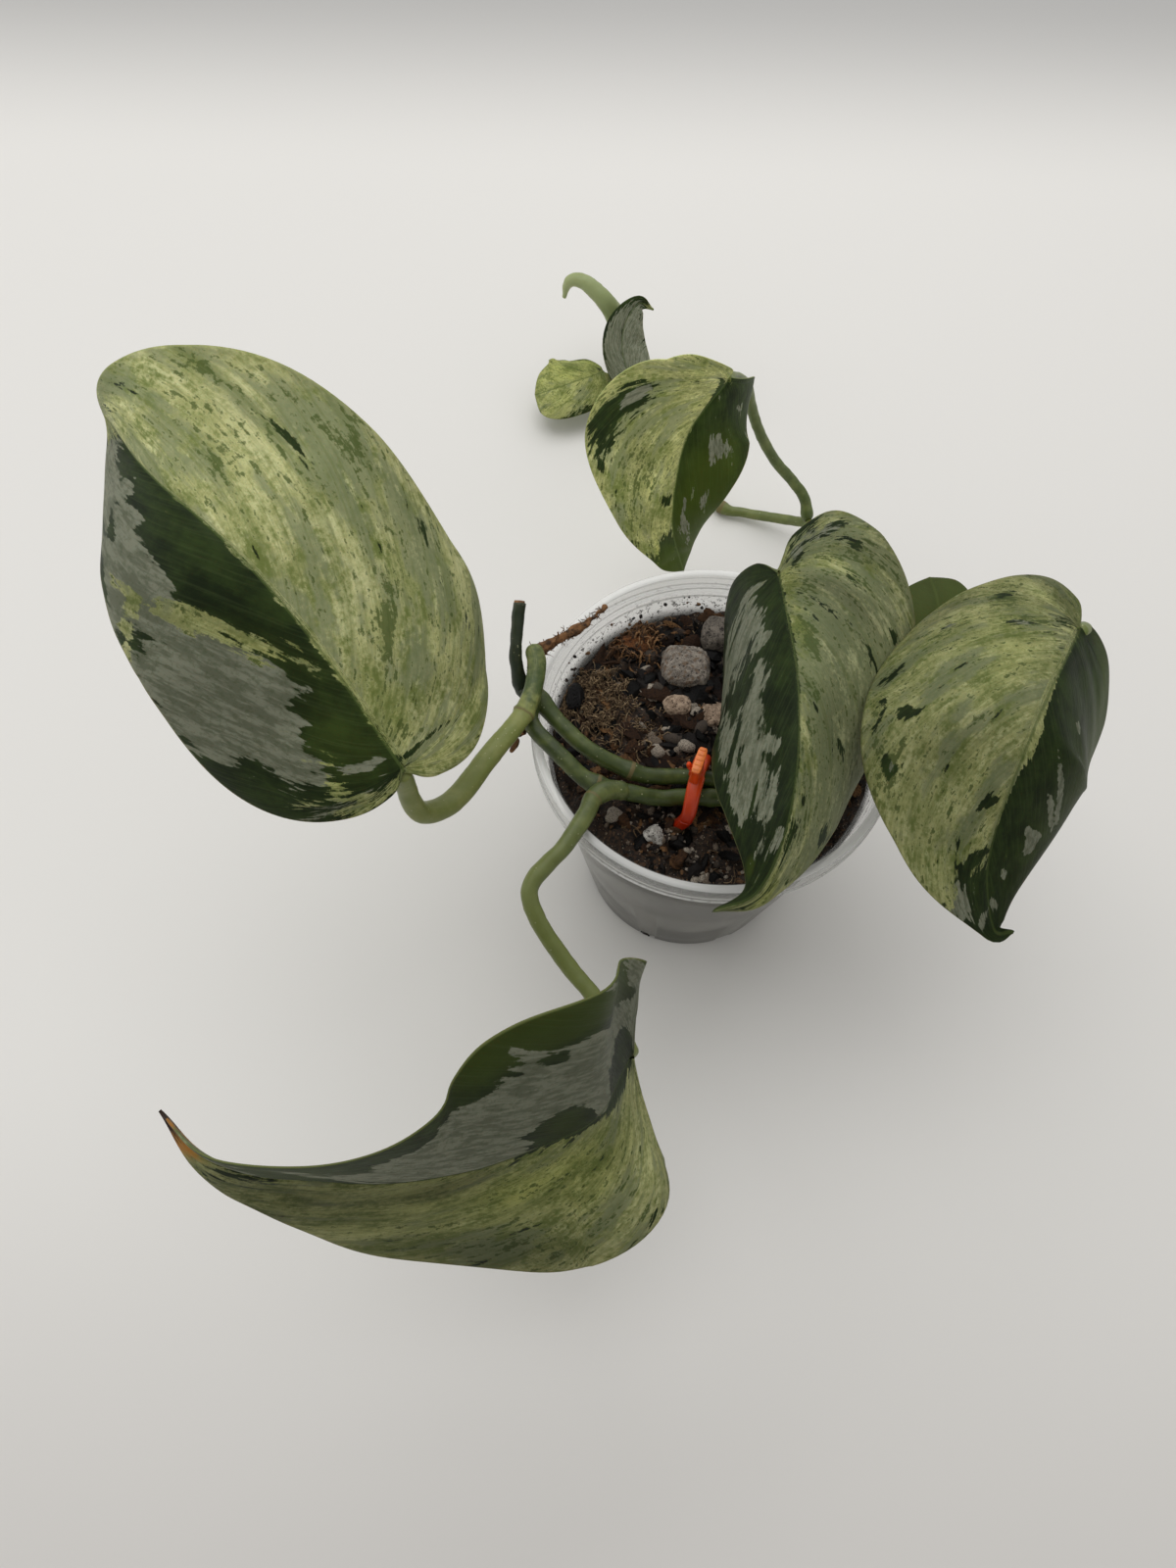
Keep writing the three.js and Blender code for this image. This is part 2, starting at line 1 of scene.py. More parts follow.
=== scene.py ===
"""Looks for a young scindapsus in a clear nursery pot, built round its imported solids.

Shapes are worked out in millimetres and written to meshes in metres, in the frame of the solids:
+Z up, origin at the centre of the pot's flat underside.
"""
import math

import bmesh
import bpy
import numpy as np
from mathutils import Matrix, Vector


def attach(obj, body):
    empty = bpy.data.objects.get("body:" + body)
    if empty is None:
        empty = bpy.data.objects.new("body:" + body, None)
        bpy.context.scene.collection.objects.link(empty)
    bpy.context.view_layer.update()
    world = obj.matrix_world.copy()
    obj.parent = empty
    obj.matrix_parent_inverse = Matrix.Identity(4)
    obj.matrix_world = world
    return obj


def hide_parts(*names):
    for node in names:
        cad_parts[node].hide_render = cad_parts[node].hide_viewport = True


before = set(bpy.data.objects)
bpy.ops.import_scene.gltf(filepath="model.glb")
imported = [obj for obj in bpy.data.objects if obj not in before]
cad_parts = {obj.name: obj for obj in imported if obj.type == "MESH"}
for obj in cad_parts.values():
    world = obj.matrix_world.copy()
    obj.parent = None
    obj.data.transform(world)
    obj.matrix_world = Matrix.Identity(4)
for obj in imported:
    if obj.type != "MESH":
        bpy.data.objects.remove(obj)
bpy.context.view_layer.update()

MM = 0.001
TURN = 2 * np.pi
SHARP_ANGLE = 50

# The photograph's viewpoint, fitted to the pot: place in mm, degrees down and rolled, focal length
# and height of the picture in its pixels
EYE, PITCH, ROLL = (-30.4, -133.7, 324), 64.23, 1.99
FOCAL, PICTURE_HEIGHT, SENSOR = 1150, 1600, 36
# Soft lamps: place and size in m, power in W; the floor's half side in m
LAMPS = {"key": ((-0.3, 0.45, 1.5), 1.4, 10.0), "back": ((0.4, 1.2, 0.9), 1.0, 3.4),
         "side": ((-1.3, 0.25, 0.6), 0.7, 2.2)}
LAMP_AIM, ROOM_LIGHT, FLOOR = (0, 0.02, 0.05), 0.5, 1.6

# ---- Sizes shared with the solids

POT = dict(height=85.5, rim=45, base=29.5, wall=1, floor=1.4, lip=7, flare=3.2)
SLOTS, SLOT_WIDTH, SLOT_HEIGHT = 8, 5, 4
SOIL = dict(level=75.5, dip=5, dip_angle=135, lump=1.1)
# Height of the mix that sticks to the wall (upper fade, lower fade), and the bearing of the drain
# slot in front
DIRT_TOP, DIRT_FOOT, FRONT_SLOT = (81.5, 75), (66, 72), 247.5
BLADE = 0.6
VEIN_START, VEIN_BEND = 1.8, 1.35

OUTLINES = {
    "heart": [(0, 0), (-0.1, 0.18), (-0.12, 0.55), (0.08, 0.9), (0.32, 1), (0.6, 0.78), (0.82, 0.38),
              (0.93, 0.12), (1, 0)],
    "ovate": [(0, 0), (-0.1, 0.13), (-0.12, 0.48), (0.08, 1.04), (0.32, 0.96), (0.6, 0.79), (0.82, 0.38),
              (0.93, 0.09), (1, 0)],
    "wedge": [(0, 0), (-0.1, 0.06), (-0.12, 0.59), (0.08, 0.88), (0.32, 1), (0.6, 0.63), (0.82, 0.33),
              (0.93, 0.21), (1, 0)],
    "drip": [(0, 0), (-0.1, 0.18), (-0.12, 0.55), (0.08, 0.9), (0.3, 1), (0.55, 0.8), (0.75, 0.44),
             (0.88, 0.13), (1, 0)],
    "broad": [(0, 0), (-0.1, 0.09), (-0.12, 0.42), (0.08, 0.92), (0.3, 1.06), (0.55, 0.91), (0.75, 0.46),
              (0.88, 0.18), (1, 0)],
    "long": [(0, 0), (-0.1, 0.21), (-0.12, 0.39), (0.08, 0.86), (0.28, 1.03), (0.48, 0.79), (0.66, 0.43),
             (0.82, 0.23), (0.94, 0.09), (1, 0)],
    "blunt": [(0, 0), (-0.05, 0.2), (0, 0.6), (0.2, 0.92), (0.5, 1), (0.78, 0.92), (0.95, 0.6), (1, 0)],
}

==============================

(Short task) Extract the listing in its entirety, matching it exactly.

(Result of the task)
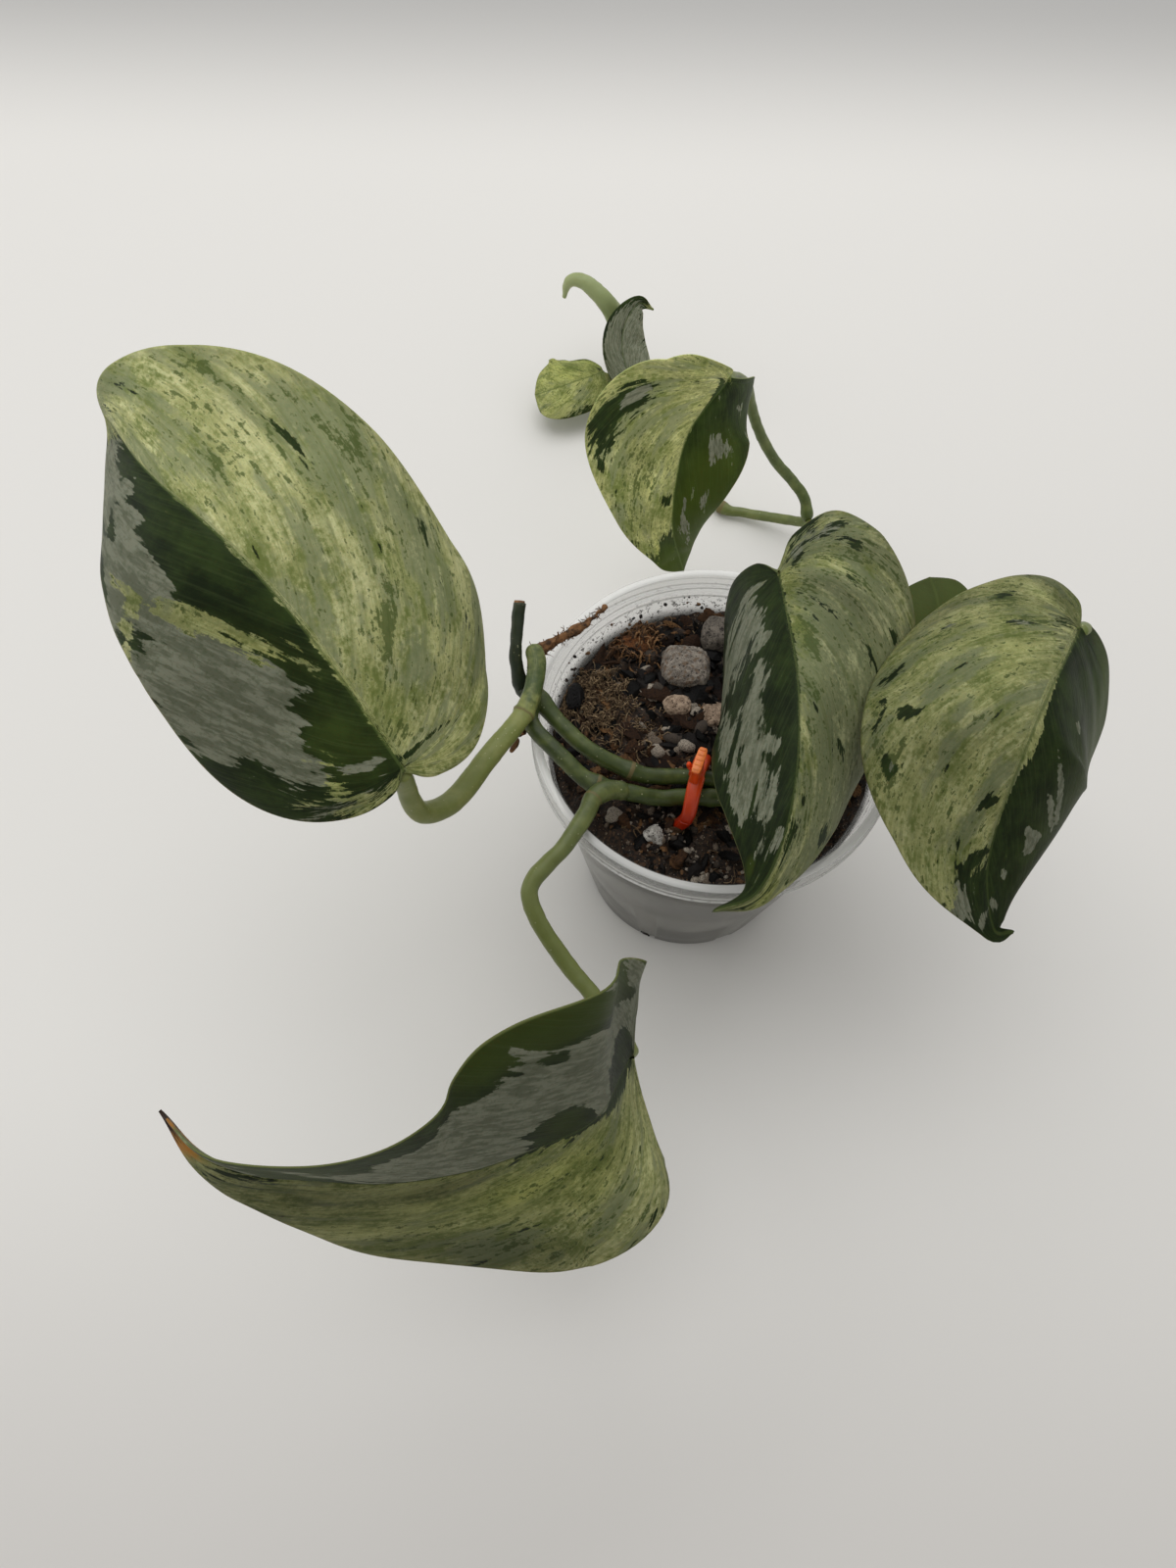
Keep writing the three.js and Blender code for this image. This is part 2, starting at line 1 of scene.py. More parts follow.
=== scene.py ===
"""Looks for a young scindapsus in a clear nursery pot, built round its imported solids.

Shapes are worked out in millimetres and written to meshes in metres, in the frame of the solids:
+Z up, origin at the centre of the pot's flat underside.
"""
import math

import bmesh
import bpy
import numpy as np
from mathutils import Matrix, Vector


def attach(obj, body):
    empty = bpy.data.objects.get("body:" + body)
    if empty is None:
        empty = bpy.data.objects.new("body:" + body, None)
        bpy.context.scene.collection.objects.link(empty)
    bpy.context.view_layer.update()
    world = obj.matrix_world.copy()
    obj.parent = empty
    obj.matrix_parent_inverse = Matrix.Identity(4)
    obj.matrix_world = world
    return obj


def hide_parts(*names):
    for node in names:
        cad_parts[node].hide_render = cad_parts[node].hide_viewport = True


before = set(bpy.data.objects)
bpy.ops.import_scene.gltf(filepath="model.glb")
imported = [obj for obj in bpy.data.objects if obj not in before]
cad_parts = {obj.name: obj for obj in imported if obj.type == "MESH"}
for obj in cad_parts.values():
    world = obj.matrix_world.copy()
    obj.parent = None
    obj.data.transform(world)
    obj.matrix_world = Matrix.Identity(4)
for obj in imported:
    if obj.type != "MESH":
        bpy.data.objects.remove(obj)
bpy.context.view_layer.update()

MM = 0.001
TURN = 2 * np.pi
SHARP_ANGLE = 50

# The photograph's viewpoint, fitted to the pot: place in mm, degrees down and rolled, focal length
# and height of the picture in its pixels
EYE, PITCH, ROLL = (-30.4, -133.7, 324), 64.23, 1.99
FOCAL, PICTURE_HEIGHT, SENSOR = 1150, 1600, 36
# Soft lamps: place and size in m, power in W; the floor's half side in m
LAMPS = {"key": ((-0.3, 0.45, 1.5), 1.4, 10.0), "back": ((0.4, 1.2, 0.9), 1.0, 3.4),
         "side": ((-1.3, 0.25, 0.6), 0.7, 2.2)}
LAMP_AIM, ROOM_LIGHT, FLOOR = (0, 0.02, 0.05), 0.5, 1.6

# ---- Sizes shared with the solids

POT = dict(height=85.5, rim=45, base=29.5, wall=1, floor=1.4, lip=7, flare=3.2)
SLOTS, SLOT_WIDTH, SLOT_HEIGHT = 8, 5, 4
SOIL = dict(level=75.5, dip=5, dip_angle=135, lump=1.1)
# Height of the mix that sticks to the wall (upper fade, lower fade), and the bearing of the drain
# slot in front
DIRT_TOP, DIRT_FOOT, FRONT_SLOT = (81.5, 75), (66, 72), 247.5
BLADE = 0.6
VEIN_START, VEIN_BEND = 1.8, 1.35

OUTLINES = {
    "heart": [(0, 0), (-0.1, 0.18), (-0.12, 0.55), (0.08, 0.9), (0.32, 1), (0.6, 0.78), (0.82, 0.38),
              (0.93, 0.12), (1, 0)],
    "ovate": [(0, 0), (-0.1, 0.13), (-0.12, 0.48), (0.08, 1.04), (0.32, 0.96), (0.6, 0.79), (0.82, 0.38),
              (0.93, 0.09), (1, 0)],
    "wedge": [(0, 0), (-0.1, 0.06), (-0.12, 0.59), (0.08, 0.88), (0.32, 1), (0.6, 0.63), (0.82, 0.33),
              (0.93, 0.21), (1, 0)],
    "drip": [(0, 0), (-0.1, 0.18), (-0.12, 0.55), (0.08, 0.9), (0.3, 1), (0.55, 0.8), (0.75, 0.44),
             (0.88, 0.13), (1, 0)],
    "broad": [(0, 0), (-0.1, 0.09), (-0.12, 0.42), (0.08, 0.92), (0.3, 1.06), (0.55, 0.91), (0.75, 0.46),
              (0.88, 0.18), (1, 0)],
    "long": [(0, 0), (-0.1, 0.21), (-0.12, 0.39), (0.08, 0.86), (0.28, 1.03), (0.48, 0.79), (0.66, 0.43),
             (0.82, 0.23), (0.94, 0.09), (1, 0)],
    "blunt": [(0, 0), (-0.05, 0.2), (0, 0.6), (0.2, 0.92), (0.5, 1), (0.78, 0.92), (0.95, 0.6), (1, 0)],
}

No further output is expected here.